We twa hae paidl't in the burn,

From morning sun till dine,

But oceans braid between us raired,

Sin' Auld Lang Syne,

"Had they never met they would have escaped much sorrow and anguish, but their latent possibilities of deepest affection would have remained dormant," is prose.

"Tis better to have loved and lost

Than never to have loved at all.

The thought has been partially suffused and illuminated with emotion.
Had we never loved so blindly,
Had we never loved so kindly,
Never met and never parted,

We had ne'er been broken-hearted.

Here the piercing plaintiveness of the tone will not let us forget either the lovers' raptures, or the sadness of their separation.
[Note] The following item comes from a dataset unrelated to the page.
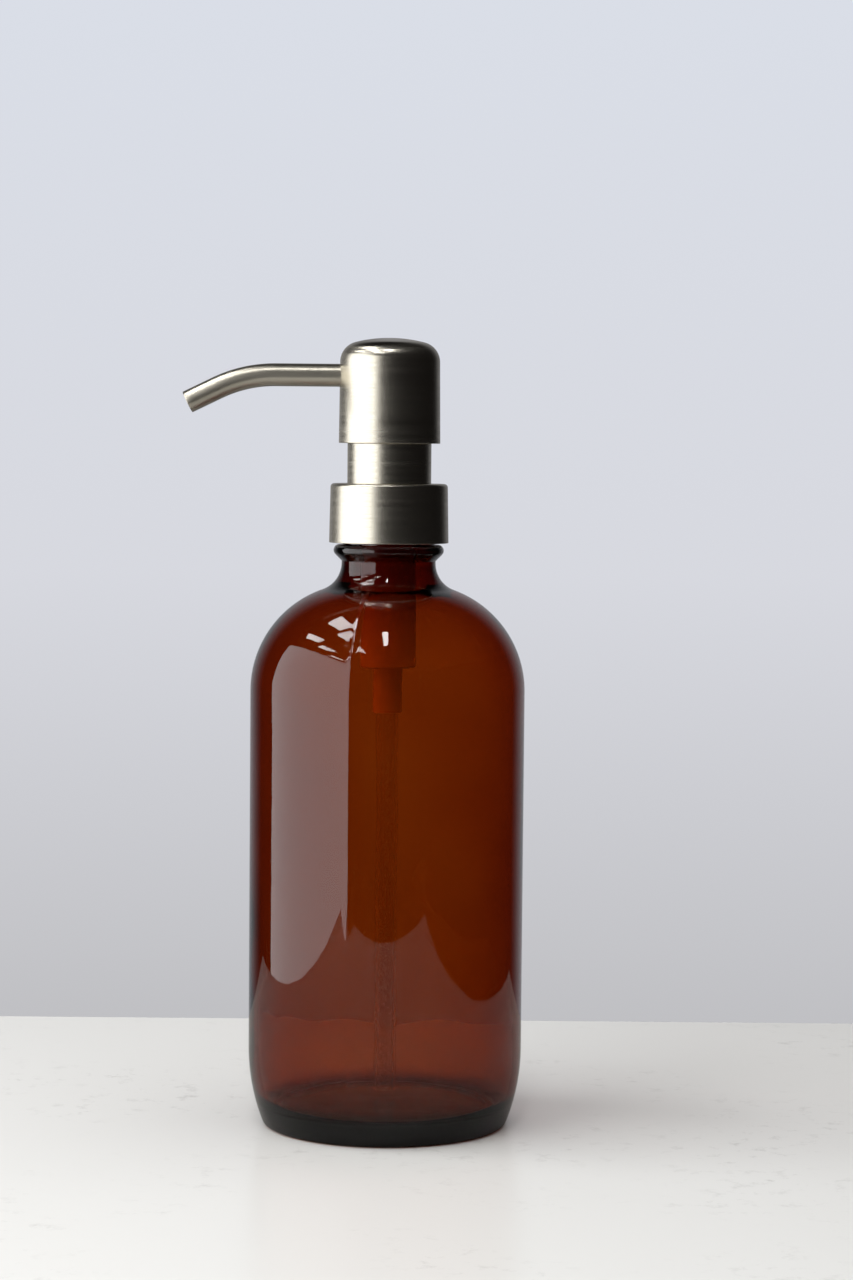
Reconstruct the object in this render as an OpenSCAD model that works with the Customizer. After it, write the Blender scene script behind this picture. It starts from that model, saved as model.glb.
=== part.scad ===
// Soap pump dispenser: a round glass bottle with a screw-on metal lotion pump.
// Millimetres, +Z up. The origin is the centre of the base, on the surface it stands on.
// The spout points along -X. Every radius is about the Z axis unless its comment says otherwise.

/* [Bottle] */
// Outer diameter of the glass body
bottle_d = 75; // [60:0.5:95]
// Height at which the body starts to round into the shoulder
shoulder_z = 118.9; // [70:0.1:180]
// Radius of the shoulder, seen from the side
shoulder_r = 29.2; // [24:0.1:29.8]
// Radius of the hollow curve between the shoulder and the neck
neck_fillet = 7.8; // [4:0.1:10]
// Straight neck between that curve and the middle of the bead
neck_h = 3.4; // [2:0.1:15]
// Wall of the glass body
glass_wall = 2.4; // [1.8:0.1:3.5]
// Glass under the liquid at the bearing ring
base_t = 5; // [3.5:0.1:8]
// Height of the hollow under the base
push_up = 2.2; // [1:0.1:3]
// Radius of the long curve that draws the body in above the base
heel_r = 54; // [40:1:80]
// Height at which that curve starts
heel_z = 20.8; // [12:0.1:24]
// Radius of the small corner at the bearing ring
heel_corner = 1.5; // [0.8:0.1:3]
// Width of the flat bearing ring
ring_w = 3; // [2:0.1:5]
// Radius of the corner inside the base
inner_corner = 6; // [3:0.1:9]

/* [Bottle finish] */
// Diameter over the glass thread
thread_d = 27.5; // [24:0.1:36]
// Height of the thread above the finish wall
thread_h = 1.15; // [0.9:0.05:1.3]
// Rise of the thread in one turn
pitch = 4.2333; // [3.6:0.0001:6]
// Turns of thread on the glass
thread_turns = 1.15; // [1:0.05:1.3]
// Bore of the mouth
mouth_d = 18.4; // [16.4:0.1:20]
// Height of the finish from the bead to the lip
finish_h = 10.2; // [9.6:0.1:14]
// How far the bead stands out past the thread
bead_out = 1.25; // [0.5:0.05:2]
// Radius of the bead's rounded edge
bead_round = 1.6; // [1:0.05:1.8]

/* [Collar] */
// Wall of the metal covers on the collar and the head
cover_wall = 0.6; // [0.4:0.05:0.8]
// Wall of the threaded liner, at its thinnest
liner_wall = 1.3; // [1:0.05:2.5]
// Thickness of the liner's roof
liner_roof = 2.1; // [1.5:0.1:4]
// How much wider the collar is at its lower edge, per side
collar_flare = 0.3; // [0:0.05:0.6]
// Rounding of the collar's upper edge
collar_round = 1; // [0.5:0.05:1.5]
// Gap between the collar and the bead
collar_gap = 0.45; // [0.2:0.05:2]

/* [Pump stack] */
// Travel of the head
stroke = 10.5; // [6:0.1:14]
// Gap left between the head and the collar when the head is pressed
press_gap = 0.4; // [0.2:0.05:1.5]
// Thickness of the foam gasket
gasket_t = 1; // [0.6:0.1:2]
// Thickness of the housing flange
flange_t = 1.5; // [1:0.1:3]
// Bore that the piston runs in
chamber_d = 12.6; // [10:0.1:13.6]
// Wall of the housing
housing_wall = 1.1; // [0.8:0.05:1.3]
// Outer diameter of the dip tube
tube_d = 6; // [4.5:0.1:7.2]
// Wall of the dip tube
tube_wall = 1; // [0.6:0.05:1.2]
// Gap between the dip tube and the inside of the base
tube_gap = 2; // [1:0.1:8]
// Length of the socket that holds the dip tube
socket_l = 12; // [8:0.1:20]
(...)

That is poetry.

"Honesty is the best policy," is prose almost repellant in its bald philistinism. "There is a stream of tendency by which all things fulfil the law of their being;" in this we have a perceptible heightening of the tone. "There is a moral order of the universe which it is a man's happiness to go along with, and his misery to go counter to." There is here a further access of emotion, an additional heightening of the tone, but the passage still falls short of genuine poetry. "Clouds and darkness are round about him; righteousness and judgment are the habitations of his seat." The divine afflatus has breathed upon it, the passage has been made and we have poetry.
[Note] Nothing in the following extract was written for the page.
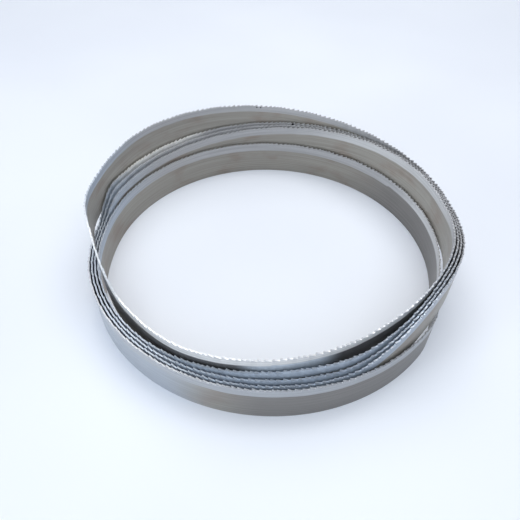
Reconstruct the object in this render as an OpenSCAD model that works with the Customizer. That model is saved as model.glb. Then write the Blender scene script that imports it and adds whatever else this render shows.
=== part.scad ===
// Wide steel band saw blade, welded into an endless loop and coiled for storage.
// One strip of toothed steel runs five times round, teeth up on every loop.
// The origin is the centre of the coil, on the surface that the lowest loop stands on.

/* [Band] */
// Length of the endless loop, measured along the strip
blade_length = 4670; // [3400:10:6400]
// Width of the strip, from its back edge to the tooth tips
band_width = 34; // [20:1:54]
// Thickness of the strip
thickness = 1.1; // [0.7:0.1:1.6]

/* [Teeth] */
// Widest spacing of the teeth in each group
coarse_pitch = 5.1; // [4.4:0.1:6.4]
// Narrowest spacing of the teeth in each group
fine_pitch = 3.2; // [2.6:0.1:4.2]
// Depth of the gullet before a tooth of middling spacing
gullet_depth = 1.5; // [1.2:0.1:3]
// Distance that a set tooth leans out of the strip, to either side
tooth_set = 0.3; // [0.1:0.05:0.6]
// Place of the tip along its tooth, 0 for an upright cutting face
tip_share = 0.16; // [0.05:0.01:0.5]

/* [Coil] */
// Number of loops that the strip is coiled into
loops = 5; // [3:2:7]
// Air between the set teeth of neighbouring loops
loop_gap = 0.5; // [0.2:0.1:2]
// Air between two loops where one passes over the other
crossing_gap = 1.2; // [0.8:0.2:8]
// Angle from the front to the place where the outer loop passes under the rest
under_angle = 62; // [60:1:84]
// Angle from the front to the place where the top loop passes over the rest
over_angle = 82; // [66:1:88]
// Angle that a loop takes to change its place in the coil
change_angle = 26; // [26:1:40]
// Widest air between the top loop and its neighbour, on both sides of the front
slack = 3; // [0:0.5:8]
// Height of the top loop left of the front, as a share of a full crossing
top_dip = 0.3; // [0:0.05:1]
// Height of the top loop right of the front, as a share of a full crossing
front_height = 0.64; // [0:0.02:1]
// Height of the innermost raised loop at the right of the back, as a share of a full crossing
back_height = 0.8; // [0.5:0.02:1]
// Height of the same loop at the left of the back, as a share of a full crossing
landing_height = 0.25; // [0:0.05:0.5]
// Further height there of each loop outside that one, as a share of a full crossing
landing_step = 0.11; // [0:0.01:0.2]
// Height of the top loop at the left of the back, as a share of a full crossing
top_height = 1.22; // [1:0.02:1.4]

/* [Hidden] */

steel = [0.55, 0.55, 0.53];

// Teeth come in mirrored groups, and a group is two ribs long
teeth_per_rib = 4;
teeth_per_group = 2 * teeth_per_rib;
mean_pitch = (coarse_pitch + fine_pitch) / 2;
pitch_swing = (coarse_pitch - fine_pitch) / (2 * cos(180 / teeth_per_group));
rib_count = 2 * round(blade_length / (teeth_per_group * mean_pitch));
// Repeat of the set along the teeth: to one side, to the other, straight
set_pattern = [1, -1, 0];

// Half turns of the coil, front and back in turn
half_turns = 2 * loops;
outer_place = loops - 1;
lift = band_width + crossing_gap;
// Part of a change of place over which the strips can lie one above the other
level_share = 0.72;
// Angle between the places where the loop that passes under reaches one loop and the next
crossing_step = 3.5;
// Angles from the front and from the back between which most of each climb lies
early_angle = 50;
late_angle = 18;
early_back_angle = 82;
late_back_angle = 72;
// The top loop reaches its greatest height sooner than the others land
top_back_angle = 48;
// Drop, right of the back, from each raised loop to the next one outward, as a share of a full crossing
outer_drop = 0.03;

// Spacing of the loops, with room for the flats between ribs that stand in for the curve
flat_radius = blade_length / (2 * PI * loops);
rib_sag = pow(teeth_per_rib * mean_pitch, 2) / (8 * flat_radius);
loop_spacing = thickness + 2 * tooth_set + rib_sag + loop_gap;

function wrap(i, n) = i - n * floor(i / n);
function mix(from, to, share) = from + (to - from) * share;
function ease(share) = (1 - cos(180 * min(max(share, 0), 1))) / 2;

// Half turn k starts where the strip changes its place for the kth time
function is_front(k) = wrap(k, 2) == 0;
function change_at(k) = 360 * floor(k / 2) + (is_front(k) ? -over_angle : under_angle);
function half_turn(a) = let (k = 2 * floor((a + over_angle) / 360)) a < change_at(k + 1) ? k : k + 1;

// Place of half turn k in the coil, 0 for the innermost, and its height along the way
function place(k) = wrap(k, loops);
function change_height(k) =
    is_front(k) ? (wrap(k, half_turns) == 0 ? lift : 0) : (wrap(k, half_turns) == loops ? 0 : lift);
function front_share(p) = front_height * pow((outer_place - p) / outer_place, 2);
function early_height(k) =
    let (p = place(k))
    is_front(k) ? (p == 0 ? lift * top_dip : 0) : p == 0 ? 0 : lift * (back_height - outer_drop * (p - 1));
function late_height(k) =
    let (p = place(k))
    lift * (
        is_front(k) ? front_share(p)
            : p == 0 ? 0
            : p == outer_place ? top_height
            : landing_height + landing_step * (p - 1)
    );
function early_at(k) = 360 * floor(k / 2) + (is_front(k) ? -early_angle : 180 - early_back_angle);
function late_at(k) =
    360 * floor(k / 2)
        + (is_front(k) ? late_angle : 180 + (place(k) == outer_place ? top_back_angle : late_back_angle));

// Place and height of the strip at course angle a, which runs on through all the loops
function change_share(a, k) = ease((a - change_at(k)) / change_angle + 0.5);
function place_at(a) =
    let (k = half_turn(a), near_end = a > (change_at(k) + change_at(k + 1)) / 2, c = near_end ? k + 1 : k)
    mix(place(c - 1), place(c), change_share(a, c));
// Where a loop leaves the height that it has at one change of place, and where it is at that of the next
level_angle = level_share * change_angle / 2;
function leaves_at(k) =
    change_at(k) + level_angle - (!is_front(k) && place(k) > 0 ? crossing_step * (place(k) - 1) : 0);
function arrives_at(k) =
    change_at(k + 1) - level_angle
        + (is_front(k) && place(k) > 0 ? crossing_step * (outer_place - 1 - place(k)) : 0);
function climb(a, from, to, low, high) = mix(low, high, ease((a - from) / (to - from)));
function height_at(a) =
    let (k = half_turn(a))
    a < early_at(k) ? climb(a, leaves_at(k), early_at(k), change_height(k), early_height(k))
        : a < late_at(k) ? climb(a, early_at(k), late_at(k), early_height(k), late_height(k))
        : climb(a, late_at(k), arrives_at(k), late_height(k), change_height(k + 1));
// The top loop hangs clear of its neighbour on both sides of the front, and lies close to it between
slack_sharpness = 4;
function slack_at(a) =
    let (k = half_turn(a), share = (a - change_at(k)) / (change_at(k + 1) - change_at(k)))
    wrap(k, half_turns) == 0 ? slack * pow(sin(360 * share), slack_sharpness) : 0;

// Centre line of the back edge, for a coil of the given mean radius
function course_point(a, radius) =
    let (r = radius + (place_at(a) - outer_place / 2) * loop_spacing - slack_at(a))
    [r * sin(a), -r * cos(a), height_at(a)];
course_step = 3;
course_steps = 360 * loops / course_step;
function step_length(i, radius) =
    norm(course_point((i + 1) * course_step, radius) - course_point(i * course_step, radius));
function course_length(radius) =
    [for (i = [0 : course_steps - 1]) step_length(i, radius)] * [for (i = [0 : course_steps - 1]) 1];

// Mean radius at which the whole course, with its climbs, has the length of the blade
coil_radius = flat_radius - (course_length(flat_radius) - blade_length) / (2 * PI * loops);

// Course angle for a distance along the strip
distances = [
    for (i = 0, d = 0; i <= course_steps; d = d + step_length(i, coil_radius), i = i + 1)
        [d, i * course_step]
];
whole_course = distances[course_steps][0];
function rib_angle(i) = lookup(whole_course * i / rib_count, distances);

// Teeth between two ribs, each from its own gullet to the next
function pitch(j) = mean_pitch + pitch_swing * cos(360 * (j + 0.5) / teeth_per_group);
pitches = [for (j = [0 : teeth_per_group - 1]) pitch(j)];
function span(from, to) = from >= to ? 0 : pitches[from] + span(from + 1, to);
function gullet_share(j) =
    let (first = teeth_per_rib * floor(j / teeth_per_rib)) span(first, j) / (teeth_per_rib * mean_pitch);
function tooth_share(j) = gullet_share(j) + tip_share * pitches[j] / (teeth_per_rib * mean_pitch);
gullet_shares = [for (j = [0 : teeth_per_group - 1]) gullet_share(j)];
tip_shares = [for (j = [0 : teeth_per_group - 1]) tooth_share(j)];
gullet_depths = [for (j = [0 : teeth_per_group - 1]) gullet_depth * pitches[j] / mean_pitch];

// A rib is where the strip bends: its place, and the way across the strip there
ribs = [for (i = [0 : rib_count - 1]) course_point(rib_angle(i), coil_radius)];
across = [for (i = [0 : rib_count - 1]) [sin(rib_angle(i)), -cos(rib_angle(i)), 0]];

// Point of the strip between two ribs: side is -1 on the inner face and 1 on the outer
function strip_point(i, share, side, height, lean) =
    let (next = wrap(i + 1, rib_count))
    mix(ribs[i], ribs[next], share)
        + mix(across[i], across[next], share) * (side * thickness / 2 + lean)
        + [0, 0, height];

// Points of one rib and its teeth, inner and outer in turn
points_per_rib = 2 + 4 * teeth_per_rib;
function rib_points(i) = [
    for (side = [-1, 1]) strip_point(i, 0, side, 0, 0),
    for (j = [0 : teeth_per_rib - 1])
        let (
            g = j + teeth_per_rib * wrap(i, 2),
            lean = tooth_set * set_pattern[wrap(teeth_per_rib * i + j, len(set_pattern))]
        )
        each [
            for (side = [-1, 1]) strip_point(i, gullet_shares[g], side, band_width - gullet_depths[g], 0),
            for (side = [-1, 1]) strip_point(i, tip_shares[g], side, band_width, lean)
        ]
];

// Numbers of those points, where side is 0 on the inner face and 1 on the outer
function back_number(i, side) = points_per_rib * wrap(i, rib_count) + side;
function gullet_number(i, j, side) =
    j < teeth_per_rib
        ? points_per_rib * wrap(i, rib_count) + 2 + 4 * j + side
        : points_per_rib * wrap(i + 1, rib_count) + 2 + side;
function tip_number(i, j, side) = gullet_number(i, j, side) + 2;

// Triangles of one side: a fan over the strip below the gullets, and one for each tooth
function side_triangles(i, side) = [
    [back_number(i, side), back_number(i + 1, side), gullet_number(i, teeth_per_rib, side)],
    for (j = [teeth_per_rib - 1 : -1 : 0])
        [back_number(i, side), gullet_number(i, j + 1, side), gullet_number(i, j, side)],
    for (j = [0 : teeth_per_rib - 1])
        [gullet_number(i, j, side), gullet_number(i, j + 1, side), tip_number(i, j, side)]
];
function turned(triangles) = [for (t = triangles) [t[2], t[1], t[0]]];

// Two triangles across the strip, from one edge point to the next along it
function edge_triangles(inner_a, outer_a, inner_b, outer_b) = [
    [inner_a, outer_b, outer_a],
    [inner_a, inner_b, outer_b]
];
function tooth_edges(i, j) = [
    each edge_triangles(gullet_number(i, j, 0), gullet_number(i, j, 1), tip_number(i, j, 0), tip_number(i, j, 1)),
    each edge_triangles(
        tip_number(i, j, 0), tip_number(i, j, 1), gullet_number(i, j + 1, 0), gullet_number(i, j + 1, 1))
];
function rib_triangles(i) = [
    each turned(side_triangles(i, 1)),
    each side_triangles(i, 0),
    each edge_triangles(back_number(i + 1, 0), back_number(i + 1, 1), back_number(i, 0), back_number(i, 1)),
    for (j = [0 : teeth_per_rib - 1]) each tooth_edges(i, j)
];

module blade() {
    color(steel)
        polyhedron(
            points = [for (i = [0 : rib_count - 1]) each rib_points(i)],
            faces = [for (i = [0 : rib_count - 1]) each rib_triangles(i)]
        );
}

blade();
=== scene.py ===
"""Wide steel band saw blade, coiled into five loops, dressed for its picture."""
import math

import bmesh
import bpy
from mathutils import Matrix, Vector


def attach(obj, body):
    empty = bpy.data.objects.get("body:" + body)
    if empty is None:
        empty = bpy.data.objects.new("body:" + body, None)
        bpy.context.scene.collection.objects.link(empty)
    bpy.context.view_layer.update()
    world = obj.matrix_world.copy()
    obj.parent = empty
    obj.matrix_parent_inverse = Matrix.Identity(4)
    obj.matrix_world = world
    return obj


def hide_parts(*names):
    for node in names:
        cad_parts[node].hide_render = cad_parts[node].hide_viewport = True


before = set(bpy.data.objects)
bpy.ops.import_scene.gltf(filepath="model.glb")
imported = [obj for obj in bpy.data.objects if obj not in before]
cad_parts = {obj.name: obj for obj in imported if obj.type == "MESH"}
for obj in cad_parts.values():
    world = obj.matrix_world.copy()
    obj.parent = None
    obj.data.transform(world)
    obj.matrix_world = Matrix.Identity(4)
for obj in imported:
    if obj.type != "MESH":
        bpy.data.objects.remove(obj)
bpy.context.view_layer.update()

# Sizes in mm and angles in degrees, the same as in the part's source
MM = 0.001
BLADE_LENGTH = 4670.0
BAND_WIDTH = 34.0
THICKNESS = 1.1
COARSE_PITCH = 5.1
FINE_PITCH = 3.2
GULLET_DEPTH = 1.5
TOOTH_SET = 0.3
TIP_SHARE = 0.16
LOOPS = 5
LOOP_GAP = 0.5
CROSSING_GAP = 1.2
UNDER_ANGLE = 62.0
OVER_ANGLE = 82.0
CHANGE_ANGLE = 26.0
SLACK = 3.0
SLACK_SHARPNESS = 4
TOP_DIP = 0.3
FRONT_HEIGHT = 0.64
BACK_HEIGHT = 0.8
OUTER_DROP = 0.03
LANDING_HEIGHT = 0.25
LANDING_STEP = 0.11
TOP_HEIGHT = 1.22
LEVEL_SHARE = 0.72
CROSSING_STEP = 3.5
EARLY_ANGLE = 50.0
LATE_ANGLE = 18.0
EARLY_BACK_ANGLE = 82.0
LATE_BACK_ANGLE = 72.0
TOP_BACK_ANGLE = 48.0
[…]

"It is a matter of common observation that mental energy is not a fixed quantity but varies from day to day, even from hour to hour," is a plain statement of fact. "Facilities and felicities whence do they come; suggestions and stimulations whither do they tend?" The tone is heightened, passing or trying to pass into poetry :

The awful shadow of some unseen power
Floats though unseen among us; visiting
This various world with as inconstant wing

As summer winds that creep from flower to flower.

Like moonbeams that behind some piny mountain shower,

It visits with inconstant glance

Each human heart and countenance;

Like hues and harmonies of evening,

Like clouds in starlight widely spread,

Like memory of music fled,

Like aught that for its grace may be
Dear, and yet dearer for its mystery.

There the passage has been made and we have poetry.